--- BEGIN ---
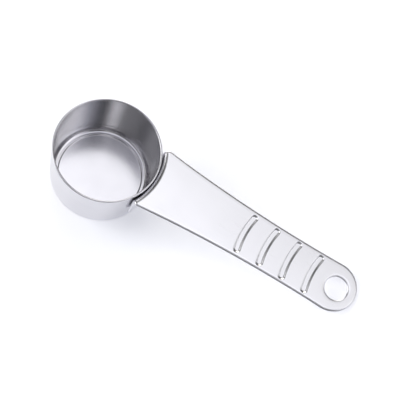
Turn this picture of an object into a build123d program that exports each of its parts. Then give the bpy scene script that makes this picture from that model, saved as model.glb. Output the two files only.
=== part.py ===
from build123d import *
import os
from math import atan2, cos, radians, sin, sqrt, tan

# Measuring spoon: a drawn steel cup, a stamped steel handle and the spot welds that join them.
# Millimetres, +Z up. The origin is the centre of the cup's flat base and the handle points along +X.

# Cup, drawn from one disc of sheet
rim_radius = 20.2  # outside, at the rim
base_radius = 19.1  # outside wall line carried down to the base plane
cup_height = 28.3
cup_wall = 0.8
corner_radius = 1.4  # inside, between the wall and the floor
border_width = 0.65  # inside, flat ring of floor between the corner and the panel's step
panel_drop = 0.4  # step down from the floor's border to its panel
rim_round_share = 0.4  # of the cup's wall, on both edges of the rim
step_round_share = 0.6  # of the panel's drop, on both edges of its step

# Handle, stamped and bent from one strip of sheet
handle_sheet = 1.0
handle_drop = 0.2  # rim down to the handle's top face
handle_reach = 104.7  # cup's axis to the handle's tip
tip_radius = 9.45
side_radius = 540.0  # hollow sweep of the long edges
waist_back = 16.5  # tip's centre back to the narrowest place
bend_radius = 1.2  # inside, between the flat and the flange
flange_depth = 16.0  # handle's top face down to the flange's lower edge
flange_spread = 65.6  # degrees about the cup's axis, from side to side
flange_ease = 2.6  # by which the flange is curved to a larger radius than the wall it touches
flange_corner = 1.8
shoulder_radius = 2.0  # in plan, between the flange's sides and the long edges
edge_round_share = 0.3  # of the handle's sheet, on its cut edges

# Hole for hanging
hole_radius = 4.35
hole_back = 7.9  # handle's tip back to the hole's centre

# Grip grooves, pressed down into the handle and curved in plan
groove_count = 4
groove_pitch = 9.4
groove_back = 10.8  # hole's centre back to the last groove, on the axis
groove_width = 2.1  # between the middles of its flanks
groove_depth = 0.5
groove_round_share = 0.45  # of the groove's depth, on its edges and its ridge's
ridge_skirt_share = 0.4  # of the handle's sheet, by which the ridge underneath is wider all round
groove_sweep = 32.0  # radius of a groove's centre line in plan
groove_margin = 1.25  # groove's end to the handle's edge at the waist

# Spot welds between the cup's wall and the flange
weld_count = 3
weld_radius = 1.5
weld_spread = 40.0  # degrees about the cup's axis, first weld to last
weld_drop = 8.6  # handle's top face down to the welds
weld_gap = 0.1  # between the cup's wall and the middle of the flange
weld_bite_share = 0.6  # of each sheet's thickness that a weld melts

overrun = 5.0  # that blanks and cutters pass beyond what they trim
clear_angle = 45.0  # degrees between two faces, above which their edge is a cut edge
half_turn = 180.0
step_angle = 45.0  # slope of the panel's step

taper = atan2(rim_radius - base_radius, cup_height)
handle_top = cup_height - handle_drop
handle_underside = handle_top - handle_sheet
flange_foot = handle_top - flange_depth
tip_x = handle_reach - tip_radius
waist_x = tip_x - waist_back
side_y = sqrt((side_radius + tip_radius) ** 2 - waist_back**2)
waist_half_width = side_y - side_radius
hole_x = handle_reach - hole_back


def wall_radius(z, outwards=0.0):
    """Radius of the cup's outer wall line at height z, moved squarely outwards."""
    return base_radius + z * tan(taper) + outwards / cos(taper)


def turned(section, ease=0.0):
    """Solid of a section turned with its radius grown by ease, and set so that it still meets its own place.

    The section gives radius and height, and the seam lies away from the handle.
    """
    return Pos(-ease, 0, 0) * Rot(0, 0, half_turn) * revolve(Plane.XZ * (Pos(ease, 0) * section), Axis.Z)


def cup_half(inset):
    """Half section of the cup's body as if solid, with its surface moved inwards by inset."""
    border = inset + panel_drop
    corner_reach = corner_radius * cos(taper) / (1 + sin(taper))
    border_end = wall_radius(panel_drop + cup_wall, -cup_wall) - corner_reach
    step_end = border_end - border_width + (cup_wall - inset) * tan(radians(step_angle / 2))
    step_start = step_end - panel_drop / tan(radians(step_angle))
    step_round = panel_drop * step_round_share
    wall_round = corner_radius + cup_wall - inset
    skin = FilletPolyline(
        (0, inset),
        (step_start, inset),
        (step_end, border),
        (wall_radius(border, -inset), border),
        (wall_radius(cup_height, -inset), cup_height),
        radius=[step_round, step_round, wall_round],
    )
    return make_face(skin + Polyline(skin @ 1, (0, cup_height), skin @ 0))


def make_cup():
    """Drawn cup: tapered wall, rounded corner, and a floor panel stepped down inside a border."""
    section = cup_half(0) - cup_half(cup_wall)
    rim = section.vertices().sort_by(Axis.Y)[-2:]
    return turned(fillet(rim, cup_wall * rim_round_share))


def handle_outline():
    """Plan outline: a wedge from the cup's axis, so that the flange's sides are square to its sheet, then
    two hollow long edges tangent to a round tip."""
    spread = radians(flange_spread / 2)
    along = waist_x * cos(spread) + side_y * sin(spread)
    shoulder_reach = along - sqrt(along**2 + side_radius**2 - waist_x**2 - side_y**2)
    lean = atan2(waist_back, side_y)
    tip_start = (tip_x - tip_radius * sin(lean), tip_radius * cos(lean))
    wedge = Line((0, 0), (shoulder_reach * cos(spread), shoulder_reach * sin(spread)))
    edge = wedge + ThreePointArc(wedge @ 1, (waist_x, waist_half_width), tip_start)
    other = mirror(edge, Plane.XZ)
    tip = ThreePointArc(edge @ 1, (handle_reach, 0), other @ 1)
    outline = make_face(edge + tip + other)
    return fillet(outline.vertices().group_by(Axis.X)[1], shoulder_radius)


def cut_edges(solid):
    """Edges at which two faces of a solid meet at a clear angle."""
    faces = solid.faces()
    found = ShapeList()
    for edge in solid.edges():
        normals = [face.normal_at(edge @ 0.5) for face in faces if edge in face.edges()]
        if len(normals) == 2 and normals[0].get_angle(normals[1]) > clear_angle:
            found.append(edge)
    return found


def corner_cutter():
    """Block of all that lies outside the round of the flange's lower corner, on its +Y side."""
    side = flange_corner + overrun
    centre = Pos(-flange_corner, flange_foot + flange_corner)
    block = centre * Pos(side / 2, -side / 2) * Rectangle(side, side) - centre * Circle(flange_corner)
    return Rot(0, 0, flange_spread / 2) * extrude(Plane.YZ * block, handle_reach)


def handle_blank():
    """Bent strip: a flat with a bend that follows the cup, and a flange that meets its wall in the middle."""
    far = handle_reach + overrun
    skins = []
    for depth in (0, handle_sheet):
        level = handle_top - depth
        skins.append(
            FilletPolyline(
                (far, level),
                (wall_radius(level, weld_gap + depth), level),
                (wall_radius(flange_foot, weld_gap + depth), flange_foot),
                radius=bend_radius + handle_sheet - depth,
            )
        )
    upper, lower = skins
    section = make_face(upper + lower + Line(upper @ 0, lower @ 0) + Line(upper @ 1, lower @ 1))
    blank = turned(section, flange_ease) & extrude(handle_outline(), cup_height)
    return blank - corner_cutter() - mirror(corner_cutter(), Plane.XZ)


def groove_plan(x, skirt):
    """Plan of one groove: a slot along an arc with round ends, widened all round by skirt."""
    run = waist_half_width - groove_margin - groove_width / 2
    lag = groove_sweep - sqrt(groove_sweep**2 - run**2)
    middle_line = ThreePointArc((x + lag, -run), (x, 0), (x + lag, run))
    return SlotArc(middle_line, groove_width + 2 * skirt)


def press_groove(handle, x):
    """Handle with one groove sunk into its top face and the ridge that it raises underneath."""
    ridge_foot = handle_underside - groove_depth
    edge_round = groove_depth * groove_round_share
    ridge = extrude(Pos(0, 0, ridge_foot) * groove_plan(x, handle_sheet * ridge_skirt_share), groove_depth)
    ridge = fillet(ridge.edges().group_by(Axis.Z)[0], edge_round)
    pocket = extrude(Pos(0, 0, handle_top - groove_depth) * groove_plan(x, 0), groove_depth)
    pocket = fillet(pocket.edges().group_by(Axis.Z)[0], edge_round)
    pressed = handle + ridge - pocket
    mouth = new_edges(handle, ridge, combined=pressed).group_by(Axis.Z)[-1]
    return fillet(mouth, edge_round)


def make_handle():
    """Stamped handle: bent strip with its hanging hole, rounded edges and grip grooves."""
    hole = Pos(hole_x, 0, 0) * extrude(Circle(hole_radius), cup_height)
    handle = handle_blank() - hole
    handle = fillet(cut_edges(handle), handle_sheet * edge_round_share)
    for index in range(groove_count):
        handle = press_groove(handle, hole_x - groove_back - index * groove_pitch)
    return handle


def weld_nugget(angle):
    """Round nugget of melted metal, square to the wall, that bridges the cup and the flange at an angle."""
    into_cup = cup_wall * weld_bite_share
    gap = weld_gap + flange_ease * (1 - cos(radians(angle)))
    level = handle_top - weld_drop + into_cup * sin(taper)
    start = (wall_radius(level, -into_cup), 0, level)
    square = Plane(start, z_dir=(cos(taper), 0, -sin(taper)))
    nugget = square * extrude(Circle(weld_radius), into_cup + gap + handle_sheet * weld_bite_share)
    return Rot(0, 0, angle) * nugget


def save(node, shape):
    """Write one sub-part as a STEP file named after its node."""
    export_step(shape, os.path.join("parts", node + ".step"))


os.makedirs("parts", exist_ok=True)
cup = make_cup()
handle = make_handle()
weld_step = weld_spread / (weld_count - 1)
nuggets = [weld_nugget(index * weld_step - weld_spread / 2) for index in range(weld_count)]
for nugget in nuggets:
    cup -= nugget
    handle -= nugget
save("cup", cup)
save("handle", handle)
save("spot_welds", Compound(children=nuggets))
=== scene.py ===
import bmesh
import bpy
import numpy as np
from mathutils import Matrix, Vector


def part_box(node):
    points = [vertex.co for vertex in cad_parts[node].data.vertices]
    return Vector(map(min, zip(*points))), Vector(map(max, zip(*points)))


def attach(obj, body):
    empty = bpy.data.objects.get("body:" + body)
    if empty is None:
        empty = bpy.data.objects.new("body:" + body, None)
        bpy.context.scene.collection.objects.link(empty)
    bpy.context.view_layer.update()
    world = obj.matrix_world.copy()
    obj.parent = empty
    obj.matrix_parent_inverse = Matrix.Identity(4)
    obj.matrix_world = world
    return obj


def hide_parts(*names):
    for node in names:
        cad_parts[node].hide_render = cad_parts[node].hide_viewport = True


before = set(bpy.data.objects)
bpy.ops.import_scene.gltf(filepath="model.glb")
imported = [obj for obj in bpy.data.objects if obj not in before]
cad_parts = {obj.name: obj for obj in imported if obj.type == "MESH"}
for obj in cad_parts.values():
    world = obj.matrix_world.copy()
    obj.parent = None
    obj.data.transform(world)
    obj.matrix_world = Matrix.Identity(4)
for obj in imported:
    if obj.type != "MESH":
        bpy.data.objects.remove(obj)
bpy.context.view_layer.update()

# A steel measuring spoon: a drawn cup and a stamped handle, in metres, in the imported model's frame. Each
# is made of grids of points, worked out as whole arrays: a profile turned about the cup's axis, and a flat
# chart of the handle that is bent, pressed and given rounded edges.
cup_low, cup_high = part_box("cup")
handle_low, handle_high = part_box("handle")
MM = 0.001

# Cup
rim_radius = -cup_low.x
cup_height = cup_high.z
wall_lean = 1.1 * MM  # by which the wall's radius grows from the base plane to the rim
cup_wall = 0.8 * MM
corner_radius = 1.4 * MM  # inside, between the wall and the floor
border_width = 0.65 * MM  # flat ring between the corner and the panel's step
panel_drop = 0.4 * MM
step_slope = np.radians(45)
step_round = 0.24 * MM
rim_round = 0.39 * MM
base_inset = 4.09 * MM  # rim's radius down to the circle of the base on which the leaning spoon rests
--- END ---
* **What is asked**: Everything from the line that contains "into_cup = cup_wall * weld_bite_share" to the line that contains "cad_parts[node].hide_render = cad_parts[node].hide_viewport" must be transcribed exactly, both end lines included.

* **Result for this task**:
    into_cup = cup_wall * weld_bite_share
    gap = weld_gap + flange_ease * (1 - cos(radians(angle)))
    level = handle_top - weld_drop + into_cup * sin(taper)
    start = (wall_radius(level, -into_cup), 0, level)
    square = Plane(start, z_dir=(cos(taper), 0, -sin(taper)))
    nugget = square * extrude(Circle(weld_radius), into_cup + gap + handle_sheet * weld_bite_share)
    return Rot(0, 0, angle) * nugget


def save(node, shape):
    """Write one sub-part as a STEP file named after its node."""
    export_step(shape, os.path.join("parts", node + ".step"))


os.makedirs("parts", exist_ok=True)
cup = make_cup()
handle = make_handle()
weld_step = weld_spread / (weld_count - 1)
nuggets = [weld_nugget(index * weld_step - weld_spread / 2) for index in range(weld_count)]
for nugget in nuggets:
    cup -= nugget
    handle -= nugget
save("cup", cup)
save("handle", handle)
save("spot_welds", Compound(children=nuggets))
=== scene.py ===
import bmesh
import bpy
import numpy as np
from mathutils import Matrix, Vector


def part_box(node):
    points = [vertex.co for vertex in cad_parts[node].data.vertices]
    return Vector(map(min, zip(*points))), Vector(map(max, zip(*points)))


def attach(obj, body):
    empty = bpy.data.objects.get("body:" + body)
    if empty is None:
        empty = bpy.data.objects.new("body:" + body, None)
        bpy.context.scene.collection.objects.link(empty)
    bpy.context.view_layer.update()
    world = obj.matrix_world.copy()
    obj.parent = empty
    obj.matrix_parent_inverse = Matrix.Identity(4)
    obj.matrix_world = world
    return obj


def hide_parts(*names):
    for node in names:
        cad_parts[node].hide_render = cad_parts[node].hide_viewport = True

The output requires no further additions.